The Fed says it typically makes emergency loans more expensive than those available in the marketplace to discourage banks from abusing the privilege. During the crisis, Fed loans were among the cheapest around, with funding available for as low as 0.01 percent in December 2008, according to data from the central bank and money-market rates tracked by Bloomberg.
The 0.01% funding was one loan, to one bank, on New Year’s Eve, as the emergency-lending program was coming to an end: in no way is it indicative of the interest rates charged by the program as a whole. And Baker’s characterization of the Fed loans as being “at below-market rates” is left conveniently undefined, in the context of the fact that the credit market had seized up and that there were no real “market rates” any more in the interbank market. Indeed, the comment makes it into a caption in the article, which says that “banks reaped an estimated $13 billion of income by taking advantage of the Fed’s below-market rates”.
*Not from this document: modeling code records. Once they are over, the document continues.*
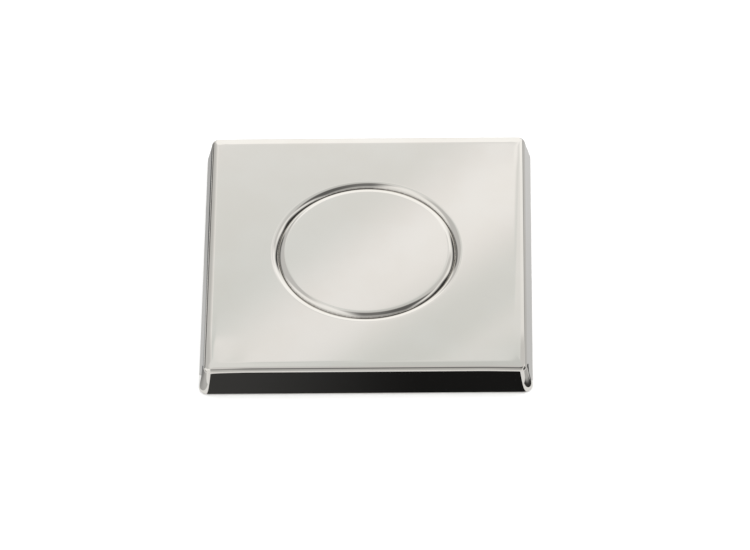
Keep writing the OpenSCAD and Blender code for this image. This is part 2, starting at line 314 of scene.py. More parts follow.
NICKEL = polished_metal("polished_nickel", rgb(0.815, 0.795, 0.755), rgb(0.80, 0.775, 0.73),
                        0.022, 0.03, 4.0e-8, math.radians(24))
NICKEL_DISC = polished_metal("polished_nickel_disc", rgb(0.82, 0.80, 0.76),
                             rgb(0.805, 0.78, 0.735), 0.02, 0.03, 4.0e-8, math.radians(-38))
BRASS = satin_metal("turned_brass", rgb(0.80, 0.60, 0.28), rgb(0.62, 0.44, 0.18), 0.28)
ZINC = zinc_plate("zinc_steel")
SCREW = satin_metal("screw_steel", rgb(0.66, 0.66, 0.65), rgb(0.50, 0.50, 0.49), 0.26)
PIN = satin_metal("ground_pin_steel", rgb(0.70, 0.70, 0.70), rgb(0.56, 0.56, 0.57), 0.16,
                  math.radians(90), 8.0e-7)
MAGNET = satin_metal("magnet_nickel", rgb(0.64, 0.63, 0.60), rgb(0.50, 0.49, 0.47), 0.2)
SPRING = satin_metal("spring_wire", rgb(0.58, 0.57, 0.56), rgb(0.40, 0.39, 0.38), 0.3,
                     math.radians(45), 1.0e-6)
CAST = cast_metal("cast_ballast")
RUBBER = rubber("black_rubber")
FELT = felt("pressed_felt")
PAPER = paper("blotting_paper")


# ---------------------------------------------------------------- mesh helpers

def finish_mesh(name, verts, faces, mat, sharp=math.radians(38)):
    """Makes an object from millimetre points; edges sharper than that angle stay crisp."""
    mesh = bpy.data.meshes.new(name)
    mesh.from_pydata([tuple(v * MM for v in p) for p in verts], [], faces)
    bm = bmesh.new()
    bm.from_mesh(mesh)
    bmesh.ops.recalc_face_normals(bm, faces=bm.faces)
    bm.to_mesh(mesh)
    bm.free()
    mesh.shade_smooth()
    mesh.set_sharp_from_angle(angle=sharp)
    mesh.materials.append(mat)
    obj = bpy.data.objects.new(name, mesh)
    bpy.context.scene.collection.objects.link(obj)
    return obj


SIDE_STEPS = 24
CORNER_STEPS = 24
RING = 4 * (2 * SIDE_STEPS + CORNER_STEPS)


def square_ring(half, corner):
    """RING points round a square with round corners, from the middle of the +X side."""
    c = half - corner
    points = []
    for quarter in range(4):
        cos, sin = ((1, 0), (0, 1), (-1, 0), (0, -1))[quarter]
        local = [(half, c * k / SIDE_STEPS) for k in range(SIDE_STEPS)]
        for k in range(CORNER_STEPS):
            a = math.pi / 2 * k / CORNER_STEPS
            local.append((c + corner * math.cos(a), c + corner * math.sin(a)))
        local += [(c * (1 - k / SIDE_STEPS), half) for k in range(SIDE_STEPS)]
        points += [(x * cos - y * sin, x * sin + y * cos) for x, y in local]
    return np.array(points)


def circle_ring(r, count=RING):
    a = 2 * math.pi * np.arange(count) / count
    return np.stack([r * np.cos(a), r * np.sin(a)], axis=1)


def stack_rings(rings, closed):
    """Quads between successive rings of the same count; closed joins last to first."""
    count = len(rings[0][0])
    verts = [(x, y, z) for ring, z in rings for x, y in ring]
    faces = []
    pairs = len(rings) if closed else len(rings) - 1
    for j in range(pairs):
        a, b = j * count, ((j + 1) % len(rings)) * count
        faces += [(a + i, a + (i + 1) % count, b + (i + 1) % count, b + i)
                  for i in range(count)]
    return verts, faces


def lathe(profile, count):
    """Turns a profile of (radius, z), from axis to axis, about Z into a closed solid."""
    verts = [(0.0, 0.0, profile[0][1])]
    rows = [p for p in profile if p[0] > 1e-9]
    for r, z in rows:
        verts += [(x, y, z) for x, y in circle_ring(r, count)]
    last = len(verts)
    verts.append((0.0, 0.0, profile[-1][1]))
    faces = [(0, 1 + (i + 1) % count, 1 + i) for i in range(count)]
    for j in range(len(rows) - 1):
        a, b = 1 + j * count, 1 + (j + 1) * count
        faces += [(a + i, a + (i + 1) % count, b + (i + 1) % count, b + i)
                  for i in range(count)]
    end = 1 + (len(rows) - 1) * count
    faces += [(last, end + i, end + (i + 1) % count) for i in range(count)]
    return verts, faces


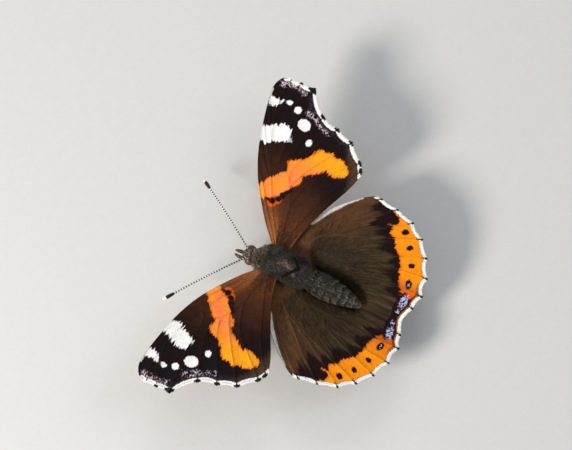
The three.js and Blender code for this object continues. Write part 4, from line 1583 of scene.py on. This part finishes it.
    def groove_shadow_coat(self, rng: Random) -> Coat:
        """Painted shadow: near-black tufts along the V-shaped groove behind the scutellum, laid on top of
        the fur, stand in for the groove's shade.
        """
        corners = np.array(GROOVE_CORNERS)
        share = np.linspace(0, 2, 620)
        line = np.stack([np.interp(share, range(3), column) for column in corners.T], axis=1)
        places = line + rng.normal(0, 0.06, line.shape)
        y = places[:, 1]
        centre, _, width, _, _ = self.section(y).T
        angle = np.arccos(np.clip((places[:, 0] - centre) / (width + 0.05), -1, 1))
        root = self.surface(y, angle, np.full(len(y), -0.36))
        out = self.normal(y, angle)
        along = square_to(np.column_stack([np.gradient(line, axis=0), np.zeros(len(y))]), out)
        length = rng.uniform(0.25, 0.45, len(y))
        unwrap = np.stack([angle / 6.3, (y + 6) / 22], axis=1) * 0.95 + 0.02
        widths = np.full(len(y), 0.24)
        return Coat("groove_scales", root, along, out, length, widths, np.zeros(len(y)), unwrap, rise=0.2)

    def head_coat(self, rng: Random) -> Coat:
        """Fur over the crown, the brow and the cheeks, which laps over the eyes' inner halves."""
        count = 4200
        points = unit(rng.normal(0, 1, (count, 3)))
        away = np.hypot(points[:, 1] + 0.05, points[:, 2])
        points = points[(np.abs(points[:, 0]) < 0.72) | (away > 0.98)]
        count = len(points)
        radii = np.array(self.head_radii) - self.head_sink
        out = unit(points / radii)
        lie = np.tile([0.0, 0.8, 0.1], (count, 1))
        lie[points[:, 1] < 0.2] = (0.0, -0.7, 0.35)
        over = (np.abs(points[:, 0]) > 0.3) & (points[:, 2] > -0.2)
        lie[over] += np.sign(points[over, :1]) * (0.9, 0.0, 0.0) + np.array([0.0, 0.0, 0.25])
        lie = square_to(lie + rng.normal(0, 0.3, (count, 3)), out)
        root = self.head_point(points * radii)
        origin = np.array(self.head_place)
        out = self.head_point(out) - origin
        lie = self.head_point(lie) - origin
        cheek = (points[:, 1] > 0.25) & (np.abs(points[:, 0]) > 0.3)
        tint = np.clip(rng.beta(0.75, 0.8, count) + 0.3 * cheek, 0, 1)
        turn = np.arctan2(points[:, 0], points[:, 1])
        unwrap = np.stack([turn / 6.5 + 0.5, points[:, 2] * 0.45 + 0.5], axis=1)
        length = rng.uniform(0.45, 0.95, count)
        widths = rng.uniform(0.05, 0.1, count)
        return Coat("head_fur", root, lie, out, length, widths, tint, unwrap * 0.95, rise=0.42)


def backwards(angle: Array) -> Array:
    """Straight back along the trunk."""
    return np.tile([0.0, 1.0, 0.0], (len(angle), 1))


def forwards(angle: Array) -> Array:
    """Forwards and a little outwards, round the neck."""
    return np.stack([0.25 * np.cos(angle), np.full(len(angle), -1.0), 0.25 * np.sin(angle)], axis=1)


def outwards(angle: Array) -> Array:
    """Outwards and back over the wings' roots."""
    aside = np.sign(np.cos(angle))
    return np.stack([aside * 1.0, np.full(len(angle), 0.45), np.full(len(angle), -0.1)], axis=1)


def thorax_tint(where: Array, angle: Array) -> Array:
    """Slate, with a brown and pale collar and a rusty streak down the middle."""
    x, y = where[:, 0], where[:, 1]
    top = np.sin(angle)
    tint = 0.34 + 0.1 * np.sin(2.2 * x + 0.8 * y)
    tint = np.where(top < -0.2, 0.6, tint)
    tint = tint + 0.3 * (1 - step(y, -4.6, -3.4))
    rust = 1 - step(np.hypot((x - 0.25 - 0.2 * y) / 0.9, (y + 0.2) / 2.1), 0.3, 1.1)
    tint = tint + np.where(top > 0, 0.34 * rust, 0)
    pale = np.hypot(x - 1.3, (y - 1.95) * 1.2) < 0.32
    return np.where(pale & (top > 0), 0.85, tint)


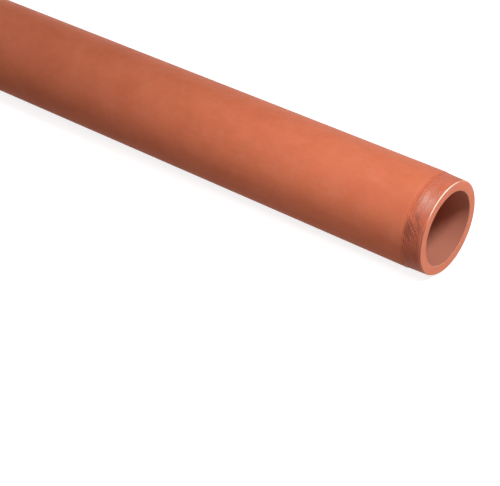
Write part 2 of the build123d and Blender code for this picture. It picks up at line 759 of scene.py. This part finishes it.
# each lamp's place and the point it is aimed at are measured from the near end's middle
lamps = {
    "keyLamp": {
        "place": (0.25, -0.11, 0.6), "aim": (0, 0, 0),
        "shape": "ELLIPSE", "size": (0.2, 0.2), "power": 1.6,
    },
    "topLamp": {
        "place": (-0.14, -0.3, 0.38), "aim": (-0.14, 0, 0),
        "shape": "ELLIPSE", "size": (0.2, 0.2), "power": 0.82,
    },
    "frontLamp": {
        "place": (1.8, 0.12, 0.04), "aim": (0, 0, 0),
        "shape": "ELLIPSE", "size": (0.3, 0.3), "power": 16.4,
    },
    # long lamps over and beside the rest of the pipe, and one for its far end
    "topStrip": {
        "place": (-2.1, -0.15, 0.6), "aim": (-2.1, 0, 0),
        "shape": "RECTANGLE", "size": (2.2, 0.4), "power": 3.3,
    },
    "leftStrip": {
        "place": (-2.1, -1.1, 0.45), "aim": (-2.1, 0, 0),
        "shape": "RECTANGLE", "size": (2.2, 0.5), "power": 3.8,
    },
    "rightStrip": {
        "place": (-1.8, 1.0, 0.2), "aim": (-1.8, 0, 0),
        "shape": "RECTANGLE", "size": (3.0, 0.4), "power": 5.2,
    },
    "backLamp": {
        "place": (-4.8, 0.1, 0.06), "aim": (-3, 0, 0),
        "shape": "ELLIPSE", "size": (0.3, 0.3), "power": 15.5,
    },
}

# wide, even lights on everything, the floor too: where each comes from, and its width in degrees
skyLights = {
    "overheadSky": {"way": (0.38, -0.2, 0.9), "width": 15, "strength": 0.9},
    "leftSky": {"way": (0.15, -0.8, 0.55), "width": 40, "strength": 0.15},
    "rightSky": {"way": (-0.2, 0.9, 0.3), "width": 40, "strength": 0.27},
}


def backdropShare(tree):
    # the rays that see the backdrop itself, and not its light
    path = addNode(tree, "ShaderNodeLightPath", (-500, 300)).outputs
    share = mathNode(tree, (-300, 300), "MAXIMUM", path["Is Camera Ray"], path["Is Glossy Ray"])
    return mathNode(tree, (-100, 300), "MAXIMUM", share, path["Is Transmission Ray"])


def makeFloor():
    bpy.ops.object.select_all(action="DESELECT")
    bpy.ops.mesh.primitive_plane_add(size=studio["floorSize"])
    floor = bpy.context.object
    floor.name = "studioFloor"
    paper = bpy.data.materials.new("whitePaper")
    paper.use_nodes = True
    tree = paper.node_tree
    shader = tree.nodes["Principled BSDF"]
    feed(tree, shader.inputs["Base Color"], studio["floorColour"])
    feed(tree, shader.inputs["Roughness"], studio["floorRoughness"])
    feed(tree, shader.inputs["Specular IOR Level"], studio["floorGloss"])
    seen = addNode(tree, "ShaderNodeBsdfDiffuse", (0, -300), {"Color": studio["seenFloor"]})
    glow = addNode(tree, "ShaderNodeEmission", (0, -500), {"Strength": studio["floorGlow"]})
    inputs = {0: seen.outputs["BSDF"], 1: glow.outputs["Emission"]}
    lit = addNode(tree, "ShaderNodeAddShader", (200, -400), inputs)
    inputs = {0: backdropShare(tree), 1: shader.outputs["BSDF"], 2: lit.outputs["Shader"]}
    mix = addNode(tree, "ShaderNodeMixShader", (400, 0), inputs)
    feed(tree, tree.nodes["Material Output"].inputs["Surface"], mix.outputs["Shader"])
    floor.data.materials.append(paper)


def addLight(name, kind, place, way):
    # the light looks back along its way
    light = bpy.data.lights.new(name, kind)
    holder = bpy.data.objects.new(name, light)
    holder.location = place
    holder.rotation_euler = way.to_track_quat("Z", "Y").to_euler()
    holder.visible_camera = False
    bpy.context.scene.collection.objects.link(holder)
    return light


def lightStudio():
    nearEnd = Vector((endX, 0, axisHeight))
    for name, lamp in lamps.items():
        place, aim = Vector(lamp["place"]), Vector(lamp["aim"])
        light = addLight(name, "AREA", nearEnd + place, place - aim)
        light.shape = lamp["shape"]
        light.size, light.size_y = lamp["size"]
        light.energy = lamp["power"]
    for name, sky in skyLights.items():
        light = addLight(name, "SUN", nearEnd, Vector(sky["way"]))
        light.angle = math.radians(sky["width"])
        light.energy = sky["strength"]


def makeAir():
    # a little light from all round, and white behind everything
    world = bpy.data.worlds.new("studioAir")
    bpy.context.scene.world = world
    world.use_nodes = True
    tree = world.node_tree
    fill = tree.nodes["Background"]
    feed(tree, fill.inputs["Color"], studio["fillColour"])
    feed(tree, fill.inputs["Strength"], studio["fill"])
    inputs = {"Color": studio["backdrop"], "Strength": 1.0}
    white = addNode(tree, "ShaderNodeBackground", (0, -200), inputs)
    inputs = {0: backdropShare(tree), 1: fill.outputs["Background"], 2: white.outputs["Background"]}
    mix = addNode(tree, "ShaderNodeMixShader", (300, 0), inputs)
    feed(tree, tree.nodes["World Output"].inputs["Surface"], mix.outputs["Shader"])


cameraSettings = {
    "lens": 112.995,
    "sensor": 36,
    "azimuth": 36.291,
    "elevation": 30.437,
    "roll": 3.99,
    "place": (0.71371, -1.336703, 0.902616),    # from the floor under the near end's centre
    "clipEnd": 100,
}


def placeCamera():
    azimuth = math.radians(cameraSettings["azimuth"])
    elevation = math.radians(cameraSettings["elevation"])
    level = Vector((math.cos(azimuth), math.sin(azimuth), 0))
    back = Vector((
        math.sin(azimuth) * math.cos(elevation),
        -math.cos(azimuth) * math.cos(elevation),
        math.sin(elevation)))
    turn = Matrix.Rotation(math.radians(cameraSettings["roll"]), 3, back)
    right = turn @ level
    up = back.cross(right)
    place = Vector((endX, 0, 0)) + Vector(cameraSettings["place"])
    facing = Matrix((right, up, back)).transposed().to_4x4()
    camera = bpy.data.objects.new("studioCamera", bpy.data.cameras.new("studioCamera"))
    bpy.context.scene.collection.objects.link(camera)
    camera.matrix_world = Matrix.Translation(place) @ facing
    camera.data.lens = cameraSettings["lens"]
    camera.data.sensor_width = cameraSettings["sensor"]
    camera.data.clip_end = cameraSettings["clipEnd"]
    bpy.context.scene.camera = camera


makeFloor()
lightStudio()
makeAir()
placeCamera()
bpy.context.scene.view_settings.view_transform = "Standard"
print("floor, lights and camera placed")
The fact of the matter is, as the Fed points out in its letter, that the Fed set the interest rates on the lending at a penalty over normal market rates. And — you really have to work to get this — Bloomberg’s methodology doesn’t actually take into account the interest rates charged by the Fed at all! Bloomberg just takes the amount of money that the banks borrowed from the Fed, and then multiplies it by their net interest margin — the profit they reported on loans. The Fed could have been lending at a penalty rate of 25%, and according to Bloomberg the banks would still have made $13 billion in profits on the loans, so long as their net interest margin didn’t change. Just because the banks had a positive net interest margin does not mean that the Fed was lending them money at below-market rates, as Bloomberg would have you believe.
The Bloomberg article reads like a highly partisan attempt to paint the Fed in the worst possible light, with misleading assertions and extensive quotes from Fed critics. The Fed could, if it wanted to, have spelled this out. But in attempting to be high-handed and refusing so much as to utter Bloomberg’s name, it just seems out of touch and opaque — which is exactly the impression Bloomberg would love you to have.
So Bloomberg wins — and the Fed ends up looking even worse. Maybe next time the Fed will be a bit more transparent and heartfelt and honest. It will find itself in a much stronger position if it goes there.
*Update: You will find the fact that the banks never borrowed more than $1.2 trillion in the article, but it’s subtle enough that I missed it on multiple readings. At the top of the piece, we’re told that the banks”required a combined $1.2 trillion on Dec. 5, 2008, their single neediest day”.